Still no RI law that mandates participation in the PARCC

Posted

To the Editor:

We the undersigned are Rhode Island parents, grandparents, teachers, retired teachers, and concerned citizens – Democrats, Republicans, and Independents. We are not misinformed about the nature and purposes of the Common Core State Standards and the PARCC testing. We have spent countless hours of our own time researching, reading, discussing, commenting, and connecting with others across RI and across the country about this topic. Across the country, countless teachers and parents have spoken up about the harm of the Common Core, high-stakes standardized testing in general, and the PARCC testing in particular. Across the country, tens of thousands of families have refused to allow their children to participate in this egregious corporate/national plan to confuse, deflate, rank, sort, and track the public school children of America, which will result in the discouragement and alienation of many.

The PARCC testing means hours of valuable instructional time lost in favor of teaching to the test. RIDE’s claim that there is no “test prep” for the PARCC does not agree with what Rhode Island teachers, parents, and students are experiencing.

The PARCC testing means time lost to yearly tests given in multiple parts, disrupting the school day from much of March through May, particularly in high school. 

The PARCC testing means diverting a significant portion of school budgets away from instruction in order to pay for tests, test prep materials, training manuals, and computers or other electronic devices required for testing.

The PARCC testing means that the subjects tested – math and English language arts – take priority, and so districts remove resources from untested subjects such as history, social studies, civics, the arts, and even science.

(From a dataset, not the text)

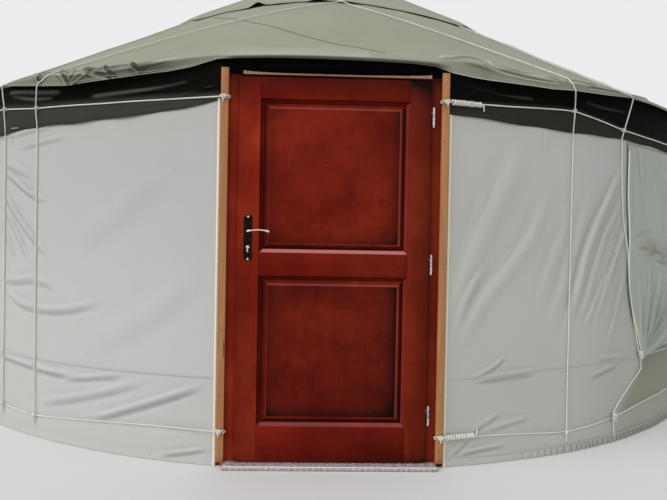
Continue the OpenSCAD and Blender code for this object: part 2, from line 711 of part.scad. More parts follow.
// The rope wound round itself, right of the door
module lashing(r, z) {
    start = polar(r, leave_az(r), z);
    edge = strip_edge(z);
    from_to(edge, start) translate([0, 0, lashing_out]) difference() {
        cylinder(d = lashing_d, h = min(lashing_l, norm(start - edge) - 2 * lashing_out));
        translate([0, 0, -past]) cylinder(d = rope_d + 2 * seat, h = lashing_l + 2 * past);
    }
}
module rope_lashings() color("ivory") {
    lashing(girth_up_r, girth_up);
    lashing(girth_low_r, girth_low);
}

jambs();
lintel();
sill();
threshold_plate();
jamb_strips();
head_lath();
head_flap();
hinge_frame_halves();
door_stiles();
door_rails();
door_panels();
hinge_leaf_halves();
lock_plates();
lock_cylinder();
door_lever();
wall_front_left();
wall_front_right();
wall_side_left();
wall_side_right();
wall_back_left();
wall_back_right();
wall_flap();
skirt_left();
skirt_right();
roof_left();
roof_right();
crown_cap();
crown_ring();
crown_spokes();
roof_poles_left();
roof_poles_right();
lattice_front_left();
lattice_side_left();
lattice_rear_left();
lattice_back_left();
lattice_back_right();
lattice_rear_right();
lattice_side_right();
lattice_front_right();
girth_rope_upper();
girth_rope_lower();
rope_lashings();
roof_rope_left();
roof_rope_right();
cap_ropes();
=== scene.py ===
import math
import random

import bmesh
import bpy
import numpy as np
from mathutils import Matrix, Vector


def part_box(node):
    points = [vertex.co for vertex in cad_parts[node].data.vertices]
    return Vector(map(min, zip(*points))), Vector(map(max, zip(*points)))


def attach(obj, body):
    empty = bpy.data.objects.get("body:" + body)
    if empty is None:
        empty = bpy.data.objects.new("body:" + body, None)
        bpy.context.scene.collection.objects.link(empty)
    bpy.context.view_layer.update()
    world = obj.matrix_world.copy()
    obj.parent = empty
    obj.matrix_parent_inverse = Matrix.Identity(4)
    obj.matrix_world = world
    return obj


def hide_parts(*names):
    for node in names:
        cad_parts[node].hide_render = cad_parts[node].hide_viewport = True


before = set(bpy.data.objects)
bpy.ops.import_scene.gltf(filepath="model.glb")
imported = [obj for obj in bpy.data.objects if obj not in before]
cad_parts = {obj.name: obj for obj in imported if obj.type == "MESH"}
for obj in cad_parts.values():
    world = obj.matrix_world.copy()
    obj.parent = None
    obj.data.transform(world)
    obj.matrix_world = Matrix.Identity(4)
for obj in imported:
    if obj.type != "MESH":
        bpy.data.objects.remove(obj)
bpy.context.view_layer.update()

# Everything is in metres. The origin is the middle of the wall's circle on the ground, with the door
# towards -Y. An azimuth is in degrees from the door, positive towards +X.


def ends(node):
    """The lowest and the highest corner of a CAD node."""
    return [np.array(corner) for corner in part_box(node)]


# the part's own sizes, read from its nodes where they show them
PITCH = math.radians(31)
SLOPE = math.tan(PITCH)
SKIN, ROPE_R = 0.004, 0.004
WALL_R = -ends("wall_side_left")[0][0]
EAVE_R = -ends("roof_left")[0][0]
EAVE_Z = ends("roof_left")[0][2] + SKIN / math.cos(PITCH)
SKIRT_R = WALL_R + 0.005
# The hole at the crown, and the six-sided cap over it with its domed top
HOLE_R = 0.6
CAP_APOTHEM, CAP_DOME_R, CAP_TURN = 1.58, 0.5, -1.5
# The least room between pieces that lie on each other
CLEAR = 0.0004
# Radii of the girth ropes, and of the ropes that cross over them
GIRTH_UP_R = SKIRT_R + ROPE_R + CLEAR
GIRTH_LOW_R = WALL_R + ROPE_R + CLEAR
OVER_UP_R = GIRTH_UP_R + 2 * ROPE_R + CLEAR
OVER_LOW_R = GIRTH_LOW_R + 2 * ROPE_R + CLEAR
# The frame round the door, with the pine strips on its jambs
FACE_Y, FRAME_X = ends("jambs")[0][1], ends("jambs")[1][0]
JAMB_W, STRIP_W = 0.0925, 0.034
JAMB_X = FRAME_X - JAMB_W
BATTEN_X = FRAME_X - STRIP_W
STRIP_LOW, STRIP_HIGH = ends("jamb_strips")
STRIP_FRONT = STRIP_LOW[1]
TIE_Y = STRIP_FRONT - CLEAR - ROPE_R
JAMB_AZ = math.degrees(math.asin((FRAME_X + CLEAR) / (WALL_R - SKIN)))
LINTEL_Z = ends("lintel")[0][2]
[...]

Music, drama, libraries, counselors, and other programs and resources vital to students’ development are falling by the wayside.

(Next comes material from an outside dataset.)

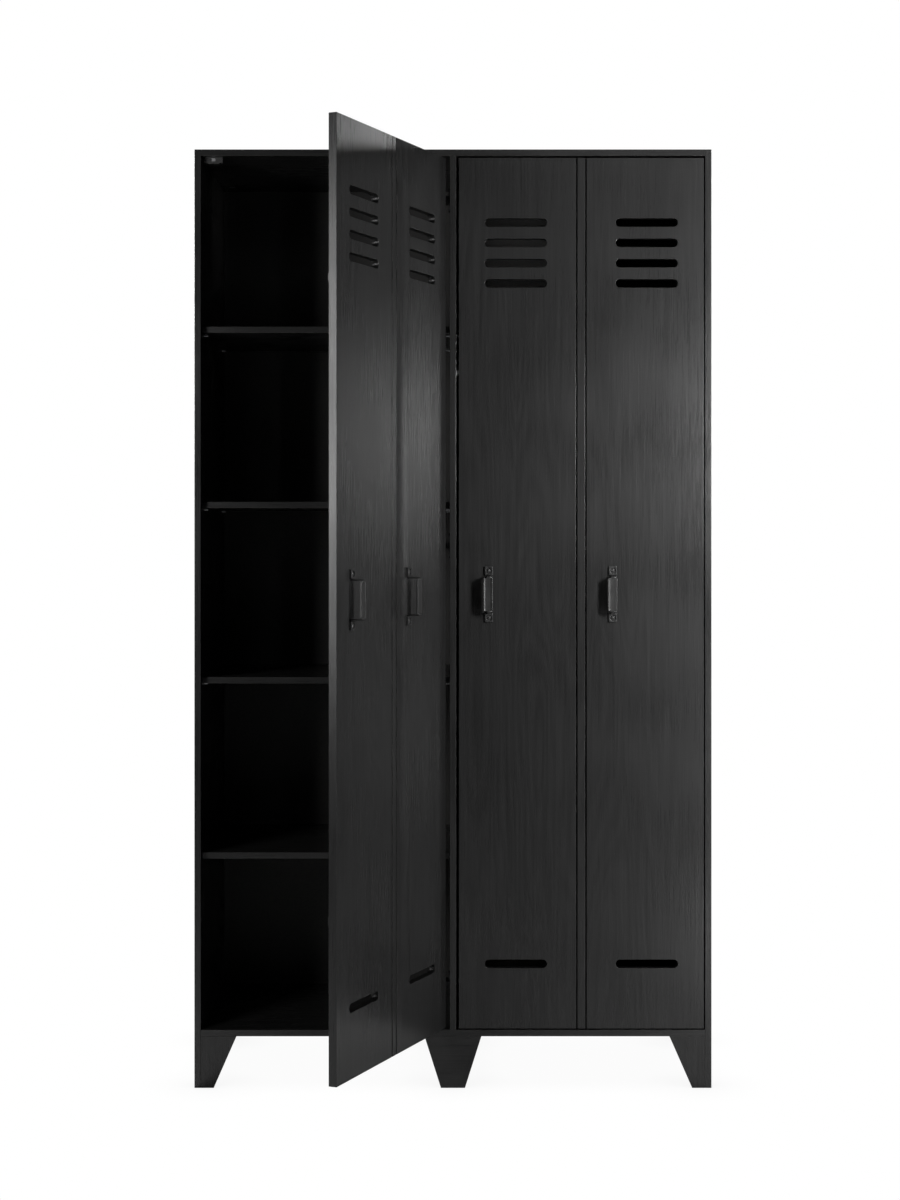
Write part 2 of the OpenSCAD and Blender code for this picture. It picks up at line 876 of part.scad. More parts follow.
module vent_slot(x, z) {
    w = slot_l - slot_h;
    board(x - w / 2, -eps, z - slot_h / 2, x + w / 2, door_t + eps, z + slot_h / 2);
    for (s = [-1, 1]) {
        bar_y([x + s * w / 2, -eps, z], slot_h / 2, door_t + 2 * eps);
    }
}

module cup_space() {
    bar_y([cup_x, door_t - cup_depth, 0], cup_r, cup_depth + eps);
}

// Everything is drawn in the closed door's own frame
module door_panel() {
    difference() {
        board(door_free_x, 0, door_bottom, -gap_hinge, door_t, door_top);
        for (s = [-1, 1]) {
            board(door_mid_x + s * groove_pitch / 2 - groove_w / 2, -eps, door_bottom - eps,
                door_mid_x + s * groove_pitch / 2 + groove_w / 2, groove_depth, door_top + eps);
            for (i = [0 : slot_rows - 1]) {
                vent_slot(door_mid_x + s * slot_x, door_top - slot_from_end - i * slot_pitch);
            }
            vent_slot(door_mid_x + s * slot_x, door_bottom + slot_from_end);
        }
        at_hinges() cup_space();
        handle_screw_spaces();
        door_back_screw_spaces();
    }
}

module door_battens() {
    for (z = batten_zs) {
        difference() {
            board(door_free_x + batten_free_margin, door_t, z - batten_h / 2,
                -batten_hinge_margin, door_t + batten_t, z + batten_h / 2);
            door_back_screw_spaces();
        }
    }
}

// Places of the screws driven from behind, their heads at the origin and their points to the front
module at_batten_screws() {
    x0 = door_free_x + batten_free_margin + batten_screw_margin;
    step = (-batten_hinge_margin - batten_screw_margin - x0) / (batten_screws - 1);
    for (z = batten_zs, i = [0 : batten_screws - 1]) {
        translate([x0 + i * step, door_t + batten_t, z]) rotate([0, 0, 180]) children();
    }
}

module at_cup_screws() {
    at_hinges() for (s = [-1, 1]) {
        translate([cup_x, door_t + cup_wing_t, s * cup_wing_z]) rotate([0, 0, 180]) children();
    }
}

strike_x = [door_free_x + strike_free_margin, door_free_x + strike_free_margin + strike_w];
strike_z = door_top - strike_top_margin - strike_h / 2;

module at_strike_screws() {
    for (x = [strike_x[0] + strike_screw_margin, strike_x[1] - strike_screw_margin]) {
        translate([x, door_t + strike_t, strike_z]) rotate([0, 0, 180]) children();
    }
}

module strike_screw_spaces() {
    at_strike_screws()
        screw_hole_y([0, 0, 0], strike_screw_l, strike_screw_r, strike_head_r, strike_head_t);
}

module door_back_screw_spaces() {
    at_batten_screws() screw_hole_y([0, 0, 0], batten_screw_l);
    at_cup_screws() screw_hole_y([0, 0, 0], cup_screw_l);
    strike_screw_spaces();
}

module door_back_screws() {
    at_batten_screws() screw_y([0, 0, 0], batten_screw_l);
    at_cup_screws() screw_y([0, 0, 0], cup_screw_l);
    at_strike_screws()
        screw_y([0, 0, 0], strike_screw_l, strike_screw_r, strike_head_r, strike_head_t);
}

module strike_plate() {
    difference() {
        board(strike_x[0], door_t, strike_z - strike_h / 2, strike_x[1], door_t + strike_t,
            strike_z + strike_h / 2);
        strike_screw_spaces();
    }
}

// ---------- handles ----------

handle_xs = [door_free_x + handle_outer_x, door_free_x + handle_inner_x];
handle_z = (door_bottom + door_top) / 2 - 2; // middle of the handles
handle_arm_z = 38.5; // half the distance between the arms' outer faces at the door
handle_grip_z = 34.5; // and at the grip
handle_pad_z = 56.5; // half the overall height
handle_grip_t = 2;
handle_lip = 3.5; // depth of the rims along the grip's two long edges
handle_seat_r = 5.8; // the screws' heads sit in round seats in the pads
handle_seat_depth = 2.5;
handle_head_r = 3.9;
handle_head_h = 2.2;
handle_screw_r = 2;
handle_screw_l = 14;

// Side view of the two arms and the grip between them, in Y and Z
module handle_profile() {
    arm_in = handle_arm_t / cos(atan((handle_arm_z - handle_grip_z) / handle_reach));
    polygon([[0, handle_arm_z], [-handle_reach, handle_grip_z],
        [-handle_reach, -handle_grip_z], [0, -handle_arm_z], [0, arm_in - handle_arm_z],
        [handle_grip_t - handle_reach, arm_in - handle_grip_z],
        [handle_grip_t - handle_reach, handle_grip_z - arm_in], [0, handle_arm_z - arm_in]]);
}

module handle(x) {
    grip_x0 = -handle_grip_shift - handle_grip_w / 2;
    grip_x1 = grip_x0 + handle_grip_w;
    difference() {
        translate([x, 0, handle_z]) {
            translate([-handle_arm_w / 2, 0, 0]) rotate([90, 0, 90])
                linear_extrude(handle_arm_w) handle_profile();
            for (z = [-handle_pad_z, handle_arm_z - handle_arm_t]) {
                board(-handle_pad_w / 2, -handle_pad_t, z,
                    handle_pad_w / 2, 0, z + handle_pad_z - handle_arm_z + handle_arm_t);
            }
            for (x0 = [grip_x0, grip_x1 - handle_grip_t]) {
                board(x0, -handle_reach, -handle_grip_z,
                    x0 + handle_grip_t, -handle_reach + handle_lip, handle_grip_z);
            }
            board(grip_x0, -handle_reach, -handle_grip_z,
                grip_x1, -handle_reach + handle_grip_t, handle_grip_z);
        }
        handle_screw_spaces();
        at_handle_screws() bar_y([0, -handle_pad_t - eps, 0], handle_seat_r, handle_seat_depth + eps);
    }
}

// Places of the handles' screws on the door's face
module at_handle_screws() {
    for (x = handle_xs, s = [-1, 1]) {
        translate([x, 0, handle_z + s * handle_screws / 2]) children();
    }
}

module handle_screw_spaces() {
    at_handle_screws() bar_y([0, handle_seat_depth - handle_pad_t, 0], handle_screw_r, handle_screw_l);
}

// Pan-head screws
module handle_screw_set() {
    head_y = handle_seat_depth - handle_pad_t;
    at_handle_screws() difference() {
        union() {
            bar_y([0, head_y, 0], handle_screw_r, handle_screw_l);
            translate([0, head_y, 0]) rotate([90, 0, 0])
                cylinder(r1 = handle_head_r, r2 = handle_head_r * 0.7, h = handle_head_h);
        }
        cross_y([0, head_y - handle_head_h, 0], handle_head_r * 0.52);
    }
}

// ---------- concealed hinges, door side ----------

module hinge_cup() {
    difference() {
        union() {
            bar_y([cup_x, door_t - cup_depth, 0], cup_r, cup_depth);
            bar_y([cup_x, door_t, 0], cup_rim_r, cup_rim_t);
            board(cup_x - cup_wing_r, door_t, -cup_wing_z, cup_x + cup_wing_r, door_t + cup_wing_t,
                cup_wing_z);
            for (z = [-cup_wing_z, cup_wing_z]) {
                bar_y([cup_x, door_t, z], cup_wing_r, cup_wing_t);
            }
        }
        difference() {
            bar_y([cup_x, door_t - cup_depth + cup_wall, 0], cup_r - cup_wall, cup_depth + 2);
            for (z = [-ear_z - ear_t, ear_z]) {
                board(cup_x - cup_r, 0, z, cup_x + cup_r, door_t - ear_below, z + ear_t);
            }
        }
        bar_z([cup_pin[0], cup_pin[1], -ear_z - ear_t], pin_r, 2 * (ear_z + ear_t));
        for (s = [-1, 1]) {
            translate([cup_x, door_t + cup_wing_t, s * cup_wing_z]) rotate([0, 0, 180])
                screw_hole_y([0, 0, 0], cup_screw_l);
        }
    }
}

module hinge_cups(side) {
    color(black_nickel) on_door(side) at_hinges() hinge_cup();
}

module hinge_cup_pins(side) {
    l = 2 * (ear_z + ear_t);
    color(black_nickel) on_door(side) at_hinges() bar_z([cup_pin[0], cup_pin[1], -l / 2], pin_r, l);
}

// ---------- nodes ----------

color(paint) side_panel("left");  // side_panel_left
color(paint) side_panel("right");  // side_panel_right
centre_partition();
top_panel();
bottom_panel();
back_board(-1);  // back_board_left
back_board(1);  // back_board_right
back_board_nails();
shelf(1);  // shelf_1
shelf(2);  // shelf_2
shelf(3);  // shelf_3
shelf(4);  // shelf_4
hat_shelf();
shelf_pins();
hanging_rail();
rail_flanges();
rail_flange_screws();
side_leg(-1, front_y);  // front_leg_left
centre_leg(front_y);  // front_leg_centre
side_leg(1, front_y);  // front_leg_right
side_leg(-1, rear_y - board_t);  // rear_leg_left
centre_leg(rear_y - board_t);  // rear_leg_centre
side_leg(1, rear_y - board_t);  // rear_leg_right
centre_runner();
corner_blocks();
corner_block_screws();
cam_locks();
cam_bolts();
dowels();
catch_housings();
catch_magnets();
catch_screws();
hinge_plates();
hinge_plate_screws();
hinge_arms();
hinge_arm_screws();
hinge_arm_pins();
hinge_links("left");  // hinge_links_left
hinge_links("right");  // hinge_links_right
color(paint) on_door("left") door_panel();  // door_panel_left
color(paint) on_door("left") door_battens();  // door_battens_left
color(zinc) on_door("left") door_back_screws();  // door_back_screws_left
color(zinc) on_door("left") strike_plate();  // strike_plate_left
color(paint) on_door("left") handle(handle_xs[0]);  // handle_left_outer
color(paint) on_door("left") handle(handle_xs[1]);  // handle_left_inner
color(zinc) on_door("left") handle_screw_set();  // handle_screws_left
hinge_cups("left");  // hinge_cups_left
hinge_cup_pins("left");  // hinge_cup_pins_left
color(paint) on_door("right") door_panel();  // door_panel_right
color(paint) on_door("right") door_battens();  // door_battens_right
color(zinc) on_door("right") door_back_screws();  // door_back_screws_right
color(zinc) on_door("right") strike_plate();  // strike_plate_right
color(paint) on_door("right") handle(handle_xs[0]);  // handle_right_outer
color(paint) on_door("right") handle(handle_xs[1]);  // handle_right_inner
color(zinc) on_door("right") handle_screw_set();  // handle_screws_right
hinge_cups("right");  // hinge_cups_right
hinge_cup_pins("right");  // hinge_cup_pins_right
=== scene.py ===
"""Looks of the two-door locker cabinet: painted pine, cast handles, hinges, and a plain white studio."""

import json
import math

import bmesh
import bpy
from mathutils import Matrix, Vector


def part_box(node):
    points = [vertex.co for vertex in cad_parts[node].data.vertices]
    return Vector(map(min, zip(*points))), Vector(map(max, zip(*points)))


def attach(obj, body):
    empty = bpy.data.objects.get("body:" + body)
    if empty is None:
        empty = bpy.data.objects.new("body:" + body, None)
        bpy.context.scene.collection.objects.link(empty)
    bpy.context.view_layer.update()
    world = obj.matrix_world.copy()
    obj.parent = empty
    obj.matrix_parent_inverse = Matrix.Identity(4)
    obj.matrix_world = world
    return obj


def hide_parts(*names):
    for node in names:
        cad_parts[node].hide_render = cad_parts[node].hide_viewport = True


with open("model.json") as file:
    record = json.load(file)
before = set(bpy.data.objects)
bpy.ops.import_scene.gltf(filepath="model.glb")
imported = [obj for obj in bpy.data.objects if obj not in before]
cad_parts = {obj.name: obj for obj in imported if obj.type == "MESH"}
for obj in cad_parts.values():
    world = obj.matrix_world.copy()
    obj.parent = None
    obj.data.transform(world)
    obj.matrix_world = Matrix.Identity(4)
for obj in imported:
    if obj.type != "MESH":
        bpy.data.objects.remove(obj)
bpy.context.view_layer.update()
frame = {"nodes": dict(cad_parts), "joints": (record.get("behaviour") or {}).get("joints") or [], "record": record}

MM = 0.001
SLOT_OF = {part["node"]: part["material_slot"] for part in frame["record"]["subparts"]}
JOINTS = {joint["name"]: joint for joint in frame["joints"]}
COUPLINGS = {c["joint"]: c for c in frame["record"]["behaviour"]["couplings"]}


# ---------- shader helpers ----------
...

The PARCC testing means pushing children beyond developmentally appropriate learning, (e.g., trying to introduce Algebra to first graders) and therefore hindering learning of essential, appropriate learning (e.g., addition and multiplication tables).

The PARCC testing means further marginalizing children with special needs – English language learners, students with IEPs and 504 plans, and children from high poverty neighborhoods. It does these students a particular disservice to force-feed them a harmful diet of test prep in reading and math.

The PARCC testing means test questions which are confusing, unnecessarily complicated, or purposely deceptive. Countless parents with advanced degrees have testified that many of the Common Core worksheets and PARCC sample test questions are convoluted and confusing. Even they cannot determine the “correct” answer anticipated by the test makers.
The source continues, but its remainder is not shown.